Years ago, Metro Times reported on Benjamin Sobczak as his alter ego, rapper Ben Miles, who performed as frontman of the hip-hop group Mice & Musicians. Sobczak has since ended his music career to work for a white-shoe law firm as a commercial litigator.
A self-described lifelong “very functional cannabis user,” he started taking on more and more cannabis clients in Michigan’s blossoming new licensed industry, and eventually, all of his clients were cannabis companies. In 2020, he left the firm to pursue cannabis law full-time as the in-house general counsel for Michigan-based Pleasantrees — just a year away from becoming an equity partner at the firm.
“People thought I was insane,” he tells Metro Times. “But I was just like, dude, you gotta chase your dream. And it just felt like a better way for me to both be myself and to continue to practice in this exciting new area of law that I believed in.”
Sobczak says one of the things that he wanted to do at Pleasantrees was to find a way to give back to Detroit’s music scene. That led to the creation of the Potency Test, a new “battle of the bands”-style event planned for the Crofoot in Pontiac in April.

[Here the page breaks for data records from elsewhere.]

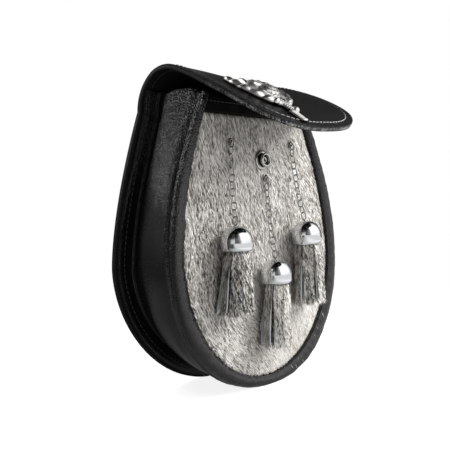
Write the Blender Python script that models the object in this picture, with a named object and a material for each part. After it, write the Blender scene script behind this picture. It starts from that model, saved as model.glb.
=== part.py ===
"""Sporran pouch: an upright leather purse with a fur front, standing on its lower edge.

Metres, +Z up.  The front faces -Y.  Dimensions below are in millimetres and are scaled by MM
where a mesh is made.  y = 0 is the plane of the fur before the whole bag is moved so that the
origin lies under the middle of its bounding box.

The back and the flap are one thick hide, cut flat and bent forwards over the mouth.  A soft
gusset runs around the bag, with a stitched flange against the back and a rolled rim at the
front, which frames a hide panel.  Three chains end in domed caps that hold tassels.
"""
import math
from collections import namedtuple

import bmesh
import bpy
import numpy as np

MM = 0.001
GAP = 0.3                        # clearance between pieces that touch

# ---- outlines -------------------------------------------------------------------------
# Seen from the front: a superellipse below the widest height, a tapering curve above it.
Outline = namedtuple("Outline", "half widest bottom top top_half roundness taper")
BACK = Outline(half=83.5, widest=83.6, bottom=1.6, top=182.6, top_half=56.7,
               roundness=1.9, taper=1.48)
RIM = Outline(half=81.9, widest=89.3, bottom=1.3, top=189.5, top_half=49.6,
              roundness=2.19, taper=1.89)
PANEL = Outline(half=72.6, widest=88.0, bottom=8.3, top=189.5, top_half=44.5,
                roundness=2.0, taper=1.76)
LOWER_STEPS = 14                 # stations from the bottom to the widest height, each side
UPPER_STEPS = 12                 # stations from there to the top, each side
GROUND = 2.0                     # the bag stands pressed flat at this height of its outlines

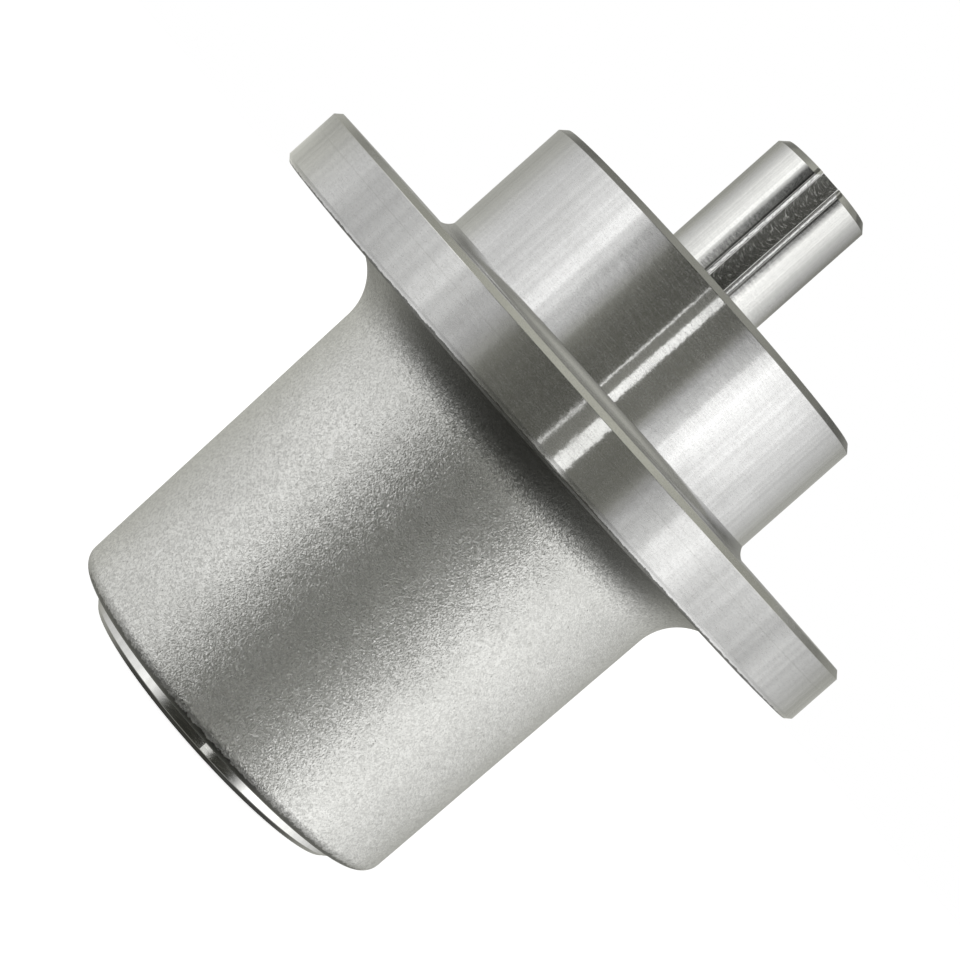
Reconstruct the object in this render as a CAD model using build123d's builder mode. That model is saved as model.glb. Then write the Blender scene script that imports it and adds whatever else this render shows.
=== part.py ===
from build123d import *
import os
from math import radians, tan

# Blade spindle of a mower deck. It stands on its blade hub with the keyed pulley end up.
# Z = 0 is the flange face that is pulled up against the underside of the deck, and the
# keyway looks towards -Y. All sizes are in millimetres.

INCH = 25.4

# Housing casting, outside
flange_diameter = 6 * INCH
flange_thickness = 14.3
flange_top_chamfer = 1.3
flange_bottom_chamfer = 1.0
pilot_wall = 7.8
pilot_height = 31.65
pilot_chamfer = 1.4
pilot_root_fillet = 3.5
barrel_wall = 8.6
barrel_length = 85.15
barrel_draft = 0.87
barrel_root_fillet = 12.0
barrel_foot_fillet = 3.5

# Bolts that hold the flange to the deck
bolt_count = 6
bolt_edge_distance = 11.2
bolt_hole_diameter = 10.5
spot_face_diameter = 16.4
spot_face_depth = 0.8

# Ball bearings, both of the same size
bearing_outside = 72.0
bearing_bore = 30.0
bearing_width = 19.0
bearing_corner = 1.1
ball_diameter = 12.3
ball_count = 8
ball_running_gap = 0.04
groove_conformity = 0.52
shoulder_reach = 3.6
cage_thickness = 4.0
cage_end_gap = 0.25
cage_horn_rise = 2.3
cage_pocket_gap = 0.15
cage_valley_radius = 2.2

# Rubber shields clipped into both sides of each bearing
shield_thickness = 1.6
shield_web = 0.9
shield_rim = 1.5
shield_inset = 0.15
shield_lip_gap = 0.06

# Fits
press_gap = 0.02
slip_gap = 0.10
seal_lip_gap = 0.05

# Bores of the housing
bearing_recess = 6.0
shoulder_width = 4.0
bore_mouth_chamfer = 1.0

# Snap ring above the upper bearing
snap_ring_thickness = 2.5
snap_ring_bite = 1.5
snap_ring_side_gap = 0.10
snap_ring_band = 5.2
snap_ring_opening = 34.0
snap_ring_lug_radius = 4.2
snap_ring_eye_diameter = 2.5

# Lip seal below the lower bearing
seal_recess = 7.8
seal_width = 8.0
seal_wall = 2.0
seal_web = 2.0
seal_lip_depth = 3.6
seal_lip_width = 1.0

# Spindle shaft, turned in one piece with the blade hub
shaft_diameter = INCH
shaft_standout = 31.8
shaft_end_chamfer = 1.5
shaft_setback = 0.6
hub_labyrinth_gap = 0.5
hub_standout = 3.55
hub_chamfer = 1.1
hub_top_gap = 0.9
boss_diameter = 45.0
boss_gap = 0.8
abutment_diameter = 37.0

# Keyway for a 3/16 inch key, milled open at the shaft's end, with broken edges
keyway_width = 3 / 16 * INCH
keyway_depth = 2.6
keyway_length = 34.8
keyway_floor_fillet = 0.45
keyway_edge_break = 0.65

# Threaded holes in the two ends of the shaft, each at the outside diameter of its thread
blade_thread_diameter = 5 / 8 * INCH
blade_thread_depth = 38.0
blade_mouth_chamfer = 0.8
pulley_thread_diameter = 3 / 8 * INCH
pulley_thread_depth = 30.0
pulley_mouth_chamfer = 0.6
drill_point_angle = 118.0

# Spacer sleeve between the inner races
sleeve_wall = 4.0
sleeve_chamfer = 0.5

# Radii and heights that follow from the sizes above
seat_radius = bearing_outside / 2
journal_radius = bearing_bore / 2
flange_radius = flange_diameter / 2
pilot_radius = seat_radius + pilot_wall
barrel_radius = seat_radius + barrel_wall
foot_radius = barrel_radius - barrel_length * tan(radians(barrel_draft))
shaft_radius = shaft_diameter / 2
hub_radius = seat_radius - hub_labyrinth_gap
bolt_circle_radius = flange_radius - bolt_edge_distance
web_radius = seat_radius - shoulder_width

barrel_top = -flange_thickness
barrel_foot = barrel_top - barrel_length
hub_foot = barrel_foot - hub_standout
upper_bearing_top = pilot_height - bearing_recess
upper_bearing_foot = upper_bearing_top - bearing_width
seal_foot = barrel_foot + seal_recess
lower_bearing_foot = seal_foot + seal_width
lower_bearing_top = lower_bearing_foot + bearing_width
shaft_top = pilot_height + shaft_standout

pitch_radius = (bearing_outside + bearing_bore) / 4
ball_radius = ball_diameter / 2
groove_radius = groove_conformity * ball_diameter
inner_shoulder = pitch_radius - shoulder_reach
outer_shoulder = pitch_radius + shoulder_reach

os.makedirs("parts", exist_ok=True)


def save(piece, name):
    """Labels a finished piece and writes it under its own name."""
    piece.label = name
    export_step(piece, f"parts/{name}.step")


def rings(builder, radius, height):
    """The round edges of a turned piece with this radius at this height."""
    circles = builder.edges().filter_by(GeomType.CIRCLE)
    at_height = circles.filter_by(lambda edge: abs(edge.arc_center.Z - height) < 0.001)
    return at_height.filter_by(lambda edge: abs(edge.radius - radius) < 0.001)


# Housing: one casting with a turned flange and pilot and a tapered, as-cast barrel.
# It is bored from both ends for the bearings, and the metal left between is their shoulder.
with BuildPart() as housing:
    with BuildSketch(Plane.XZ):
        with BuildLine():
            Polyline(
                (seat_radius, barrel_foot),
                (foot_radius, barrel_foot),
                (barrel_radius, barrel_top),
                (flange_radius, barrel_top),
                (flange_radius, 0),
                (pilot_radius, 0),
                (pilot_radius, pilot_height),
                (seat_radius, pilot_height),
                (seat_radius, upper_bearing_foot),
                (web_radius, upper_bearing_foot),
                (web_radius, lower_bearing_top),
                (seat_radius, lower_bearing_top),
                close=True,
            )
        make_face()
    revolve(axis=Axis.Z)
    fillet(rings(housing, pilot_radius, 0), pilot_root_fillet)
    fillet(rings(housing, barrel_radius, barrel_top), barrel_root_fillet)
    fillet(rings(housing, foot_radius, barrel_foot), barrel_foot_fillet)
    chamfer(rings(housing, flange_radius, 0), flange_top_chamfer)
    chamfer(rings(housing, flange_radius, barrel_top), flange_bottom_chamfer)
    chamfer(rings(housing, pilot_radius, pilot_height), pilot_chamfer)
    chamfer(rings(housing, seat_radius, pilot_height), bore_mouth_chamfer)
    chamfer(rings(housing, seat_radius, barrel_foot), bore_mouth_chamfer)

    # Groove of the snap ring, cut into the bore just above the upper bearing
    groove_width = snap_ring_thickness + 2 * snap_ring_side_gap
    with Locations((0, 0, upper_bearing_top)):
        Cylinder(
            seat_radius + snap_ring_bite,
            groove_width,
            align=(Align.CENTER, Align.CENTER, Align.MIN),
            mode=Mode.SUBTRACT,
        )

    # Bolt holes, spot-faced where the bolt heads bear on the rough underside
    underside = Plane(origin=(0, 0, barrel_top), x_dir=(1, 0, 0), z_dir=(0, 0, -1))
    with Locations(underside):
        with PolarLocations(bolt_circle_radius, bolt_count, start_angle=180 / bolt_count):
            CounterBoreHole(
                radius=bolt_hole_diameter / 2,
                counter_bore_radius=spot_face_diameter / 2,
                counter_bore_depth=spot_face_depth,
                depth=flange_thickness,
            )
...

“Cannabis is a big part of the art scene,” he says. “I wanted to be able to get involved again in some meaningful way — and use the company as a platform to use the skills I had developed in terms of promoting shows or connections in the art scene to do good — and to be involved and to feel connectivity with music the way I used to when I was younger, and I was the one performing.”
Winners of the event will be awarded $5,000 cash, as well as recording time at The Village Studios. Sobczak says he wishes he had that opportunity when he was younger.
“When I was struggling in a band and we were recording in some basement with train tracks behind it, to be able to go somewhere top-notch and see how good you can sound with the right sound guy and the right mastering, like not having to fight so hard to bootstrap that shit … that would have been incredible,” he says.
Sobczak goes way back with the Crofoot. He performed his first-ever show at the Crofoot’s Pike Room, and despite getting in a very lawyerly dispute with the management over a toilet that was apparently broken by a rowdy fan (it’s a long story), Sobczak eventually grew close with the venue’s booker, Justin Pidruzny, and even held his wedding at the venue.
“Ben and I both talked about how we want [Potency Test] to be a situation where it really supports the bands in our community, and makes them feel appreciated,” says Pidruzny, who got his start in the music business from playing in a local rock band. “It’s just kind of like an opportunity to give back.”
Artists can register through opnrmusic.com, a local music company that developed a platform to connect artists with performance opportunities. Entries are due by Saturday, Feb. 25, and selected artists will move on to perform on Saturday, April 9 at the Crofoot, where a panel of guest judges will pick a winner. (Sobczak says he’s in talks with special guest judges including White Boy Rick, the former teenage FBI informant recently played by Eminem in BMF on Starz, and Melanie Rutherford, newly elected to Pontiac’s City Council, who is also a singer-songwriter who appeared on Kem’s Grammy-nominated record “Intimacy.”)
Sobczak says he hopes to draw submissions from artists across genres and eventually to grow the Potency Test into a quarterly event, releasing Pleasantrees-branded compilation albums of all the winners. He says he also hopes to keep cover for the Pontiac event low, and plans to give proceeds to charity.
Sobczak says with the cannabis industry exploding, it’s only right to give back.
Plus, music and cannabis just go together. The culture of cannabis can seem to get lost in some of these sleek new dispensaries that feel more like sleek Apple Stores than the head shops of the old days.
“One of the things that we really like to say about ourselves is that we are cannabis people who started a business,” Sobczak says of the team at Pleasantrees. “We are not business people who got into cannabis.”
He adds, “I do think that there’s an obligation not just to support social equity or righting the ills of the war on drugs, but like what we’re doing here just to support the scene, the artists, the musicians, and the creatives. You know, cannabis has been a big part of that for a long time.”